Crowne took possession of his part of Acadia and built a trading post on the Penobscot River at a place called "Negu", or "Negu alias Cadascat". John Crown attended Harvard for the next three years. On 1 November 1658, Crowne leased the whole territory to Captain George Corwin and Ensign Joshua Scottee, and in 1659 to Temple for four years. In each case the consideration was £110 per year. At this time Crowne was living in Boston, and was made a freeman of Boston on 30 May 1660.

The claim of Temple and Crowne to the grant of Nova Scotia by Cromwell was threatened at the Restoration by both French and English claims. Thomas Elliott, one of the grooms of the bedchamber to Charles, petitioned his master for a grant of the province. Sir Lewis Kirke and associates and the heirs of Sir William Alexander also petitioned for it. In 1661 the French ambassador claimed it for France. That same year Crowne, accompanied by his son, went to England with a petition, signed by the three original grantees (Crowne, Temple, and la Tour) which he submitted on 1 March.

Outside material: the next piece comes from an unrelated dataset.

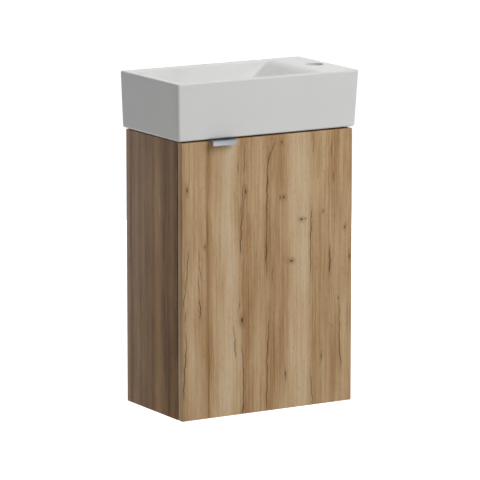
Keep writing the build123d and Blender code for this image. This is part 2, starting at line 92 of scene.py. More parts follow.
# Splits of the door's face: the half width in millimetres, then points along the split in pixels of
# the photo, read from enlarged views of it
SPLIT_LINES = (
    (0.55, (244.2, 147), (244.4, 160), (244.2, 172)),
    (0.6, (237.9, 164), (237.9, 171)),
    (0.6, (243.4, 185), (241.4, 207), (241, 220)),
    (0.55, (244, 196), (243, 212), (241.6, 226)),
    (0.9, (241.6, 222), (241, 236), (240.6, 252)),
    (0.6, (188.4, 254), (186.8, 275), (185.3, 292.5), (183.4, 306)),
    (0.5, (198.7, 252), (199.2, 264), (200.2, 275)),
    (0.5, (198.7, 281), (199, 295)),
    (0.9, (199.6, 300), (200.4, 318)),
    (0.6, (185.7, 313), (185.7, 321)),
    (0.6, (186.1, 333), (186.2, 354)),
    (1.1, (186.2, 352), (184.6, 376)),
    (0.9, (184.8, 374), (183.6, 398)),
    (0.4, (239.2, 303), (238.6, 312)),
    (0.5, (234, 327), (234.6, 343)),
    (0.8, (234.8, 340), (235.4, 355.6)),
    (0.6, (241.7, 346), (243.4, 365)),
    (0.8, (243.4, 362), (243.6, 405)),
    (1.3, (243.6, 403), (242.3, 413)),
    (0.6, (274.2, 143), (270.8, 153)),
    (0.8, (271, 152), (268.2, 162)),
    (0.6, (267.9, 158), (267.2, 178)),
    (1.2, (267.4, 176), (267, 193)),
    (0.8, (267, 190), (266.4, 220)),
    (0.5, (266.6, 216), (266.2, 246)),
    (1.2, (266.2, 244), (266.2, 262)),
    (0.6, (266.2, 258), (266.6, 273)),
    (0.5, (272.3, 269.6), (272.3, 281)),
    (0.6, (268.9, 321), (268.5, 340)),
    (0.9, (268.5, 338), (266.7, 359.5)),
    (0.6, (266.7, 359), (267.5, 375)),
    (0.7, (267.5, 375), (266.2, 405)),
    (0.6, (311.5, 210.3), (310.9, 226)),
    (1, (310.9, 224), (310.5, 240)),
    (0.7, (310.5, 238), (310.5, 271.5)),
    (0.6, (310.5, 374.7), (312.4, 403.4)),
    (0.7, (330.2, 246), (329.6, 256)),
    (1.3, (329.7, 252), (329.7, 272)),
    (0.6, (339.2, 305), (339.2, 344)),
    (0.7, (339.2, 340), (340.7, 365)),
    (0.6, (331.6, 141.5), (331.6, 155)),
    (0.5, (313.4, 133), (313.6, 151)),
    (0.6, (333, 172), (333.4, 180)),
)

# Knots of the door's face: the middle in pixels of the photo, read in the same way, then the half
# width and half length in millimetres, given
KNOT_SPOTS = (
    (187.2, 190.5, 1.6, 5),
    (245.5, 191.75, 1.8, 4.2),
    (205, 247.25, 1.2, 2.7),
    (241.9, 320.25, 2.6, 5),
    (283.8, 197.2, 2, 2.6),
    (280.3, 197.5, 1.2, 1.9),
    (281.9, 142, 1.4, 2.2),
    (301.6, 219.2, 3.2, 2.2),
    (305.6, 218.5, 1.1, 1.2),
    (291.4, 260.8, 3.4, 2.4),
    (285.3, 373.8, 1.1, 4.4),
    (323, 211, 0.9, 2.2),
    (344.6, 226.7, 1.3, 2.9),
    (338.3, 297.7, 0.9, 2.2),
    (349, 256, 1.2, 4.4),
    (321, 356, 0.8, 4.4),
)

# The planks of the decor across one board's width: place from 0 to 1, and lightness from 0 to 1
PLANKS = (
    (0.00, 0.45),
    (0.06, 0.62),
    (0.13, 0.50),
    (0.15, 0.30),
    (0.18, 0.55),
    (0.27, 0.80),
    (0.33, 0.60),
    (0.37, 0.40),
    (0.44, 0.56),
    (0.50, 0.42),
    (0.58, 0.47),
    (0.65, 0.70),
    (0.72, 0.74),
    (0.76, 0.48),
    (0.83, 0.52),
    (0.89, 0.46),
    (0.94, 0.58),
    (1.00, 0.45),
)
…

On 22 June 1661 he submitted a statement on the manner in which he and Temple became proprietors. While in England, Crowne also pleaded the cause of the colonists before the council and lord chamberlain on 4 December 1661. Temple arrived in England in February 1662 and prepared a statement in answer to the French ambassador's claim, which gained him and his heirs a grant of Acadia and Nova Scotia and the governorship for life.

Soon after the starting of the uncharted Massachusetts Bay Colony mint, Charles II of England, with much anger questioned Temple, who was the first agent officially dispatched by the General Court to London. King Charles asked why this American Colony presumed to invade His Majesty's rights by coining money. Then ensued a long discussion between the king and Temple on the pine tree shilling minted by John Hull in the "Hull Mint".

The first trading post at present-day Jemseg, New Brunswick, was built near the mouth of the Jemseg River in 1659 by Temple. This was a fortified post convenient for trade with the Maliseet Indians.

Temple had his headquarters at Penobscot (present day Castine, Maine), keeping garrisons at Port Royal and at Saint John. It was during this time that the la Tour fort at the mouth of the Saint John River was abandoned in favour of a new fort at Jemseg, 50 mi or so up the river. At Jemseg, occupiers were put out of the way of seagoing pirates. Jemseg was also a better place to trade with the descending river Indians.

With the Treaty of Breda in 1667, in North America, Acadia was returned to France, without specifying what territories were actually involved on the ground. Thomas Temple, the proprietor, residing in Boston, had been given a charter by Cromwell, which was ignored in the treaty, and the actual handing off was delayed at the site until 1670.

Temple had governed Acadia for nine years, from the time he bought his rights from la Tour in 1656, until he was ordered by the British crown to hand over his rights to the French by the Treaty of Breda.

From 1667 to 1670 Temple lived in Boston and continued to seek recompense from the king for his expenses and losses in Nova Scotia.

He prospered after settling in Boston. He gained property there while still living in Nova Scotia, being very active in commerce, especially real estate. He was prominent among those who attempted to develop some of the Boston Harbor Islands, and he had leased Deer Island.

Temple moved to London before his death. He was buried at Ealing, Middlesex. His will left the bulk of his estate to his nephew, John Nelson of Boston.